University of Washington students evacuated from Ghana after becoming sick during a study-abroad program are seeking thousands of dollars in refunds for their aborted trip.
The eight students were evacuated from rural Ghana by ambulances and chartered planes after their illnesses cut short by a week the planned five-week program.
After returning to Seattle, several students met with Anand Yang, director of UW's Henry M. Jackson School of International Studies, to voice concerns about the conduct of the trip's two leaders, Linda Iltis, UW's Ghana program director, and her husband, Ter Ellingson, a UW professor of ethnomusicology.
The school would not discuss details of the complaints, which are still being reviewed.
The UW "is aware that behavioral issues of the faculty and management issues have been raised," said Norman Arkans, UW's executive director of media relations. "We need to figure out exactly what happened."
Iltis acknowledged Thursday that "there were some problems" during the trip but would not say more.
One of the students who fell ill said she and the 16 other students who stayed in Hain, in Ghana's upper-west region, often were not given enough food.

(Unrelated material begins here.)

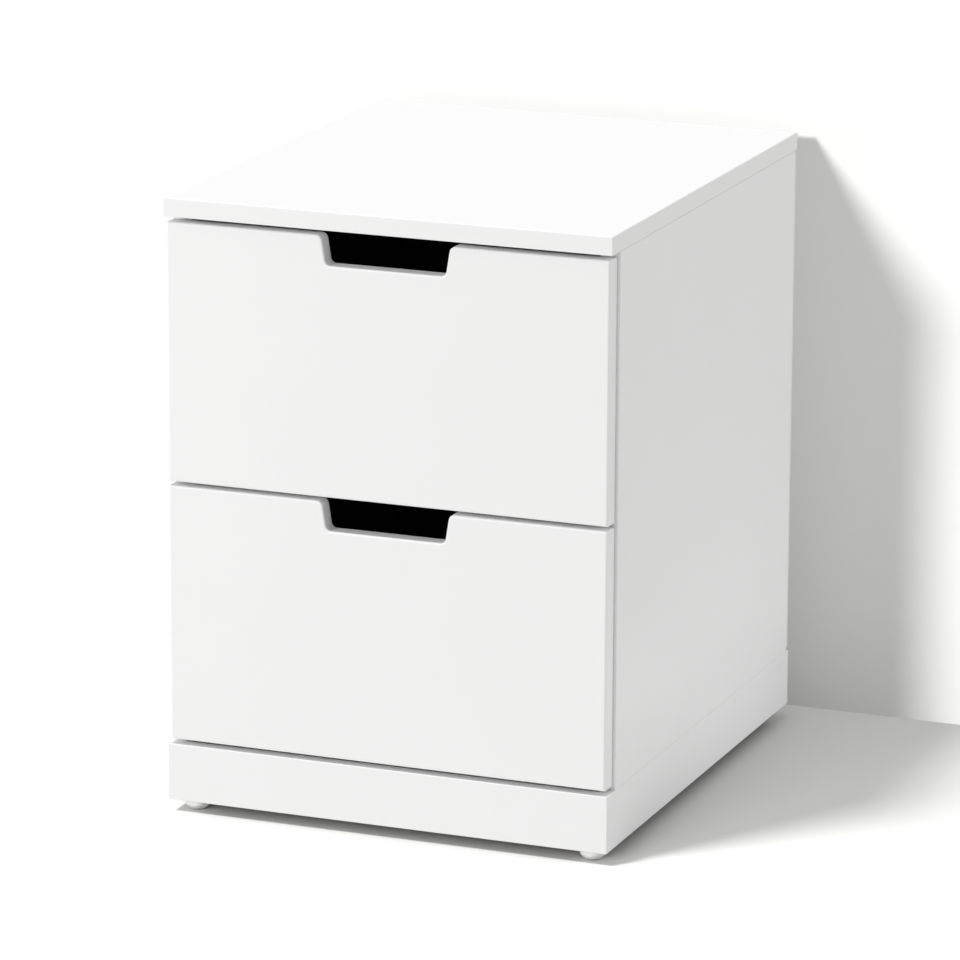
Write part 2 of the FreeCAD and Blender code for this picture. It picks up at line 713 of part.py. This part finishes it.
def drawer_back(box_bottom, holes):
    solid = block(
        (-box_inner_half_width, box_inner_half_width), (box_rear - BOX_BACK_THICKNESS, box_rear),
        (box_bottom, box_bottom + box_height))
    solid = round_long_top_edges(solid, box_bottom + box_height, BOX_BACK_THICKNESS)
    return drill(solid, holes + [bottom_hollow(box_bottom, GROOVE_CLEARANCE, 0)])


# Runners and rollers

def axle(web_rear, side, inward, y, z):
    """A stub axle that starts at the rear of a web and ends in a flat head past the roller."""
    direction = ALONG_X * (side * inward)
    length = SHEET_THICKNESS + ROLLER_SIDE_GAP + ROLLER_WIDTH + AXLE_HEAD_GAP
    start = point(web_rear * side, y, z)
    shaft = rod(start, direction, AXLE_RADIUS, length)
    head = rod(start + direction * length, direction, AXLE_HEAD_RADIUS, AXLE_HEAD_THICKNESS)
    return shaft.fuse(head)


def channel_roller_height(box_bottom):
    """The roller at the front of the channel carries the flange of the drawer's strip."""
    return box_bottom - SHEET_THICKNESS + STRIP_FLANGE_HEIGHT - ROLLER_RUNNING_GAP - ROLLER_RADIUS


def strip_roller_height(box_bottom):
    """The roller at the rear of the strip runs on the floor of the channel."""
    return box_bottom - SHEET_THICKNESS + ROLLER_RUNNING_GAP + ROLLER_RADIUS


def channel_stops(side, floor):
    """The tabs that the drawer's roller meets when the drawer is closed and when it is open."""
    touch = math.sqrt(ROLLER_RADIUS ** 2 - (ROLLER_RADIUS - STOP_HEIGHT) ** 2) + STOP_GAP
    open_stop = strip_roller_y - drawer_travel - touch
    closed_stop = strip_roller_y + touch
    x_range = ((channel_web - STOP_WIDTH) * side, channel_web * side)
    return [
        block(x_range, (y, y + step * STOP_LENGTH), (floor, floor + STOP_HEIGHT))
        for y, step in ((open_stop, -1), (closed_stop, 1))]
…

The student asked not to be named while UW sorts through her request for more than $4,000 in refunds for program fees and airfare.
The university hasn't decided whether it will repay any money to the eight students, Arkans said; it has decided to give students a chance to earn full credit for the trip.
The student said she didn't realize Iltis and Ellingson would not be lodging with the group but instead in a village about four-and-a-half miles away. The student said she lost 15 pounds in three weeks with what UW doctors later diagnosed as dengue fever, a mosquito-borne disease, and salmonella. Several other students also became ill, with fevers and vomiting. The exact cause is unknown, though malaria has been ruled out.
Leah Choi, a UW senior art major who also made the August trip, said she believes the illnesses gave UW an excuse to pull the plug on a poorly run program. Choi was chagrined that the medical evacuations may make her group look like travel neophytes.
Staying in a high malaria-risk area with pit toilets and unreliable electricity was challenging, "but they were conditions that we consciously chose so that we could learn about sustainable development in rural Ghana," Choi said.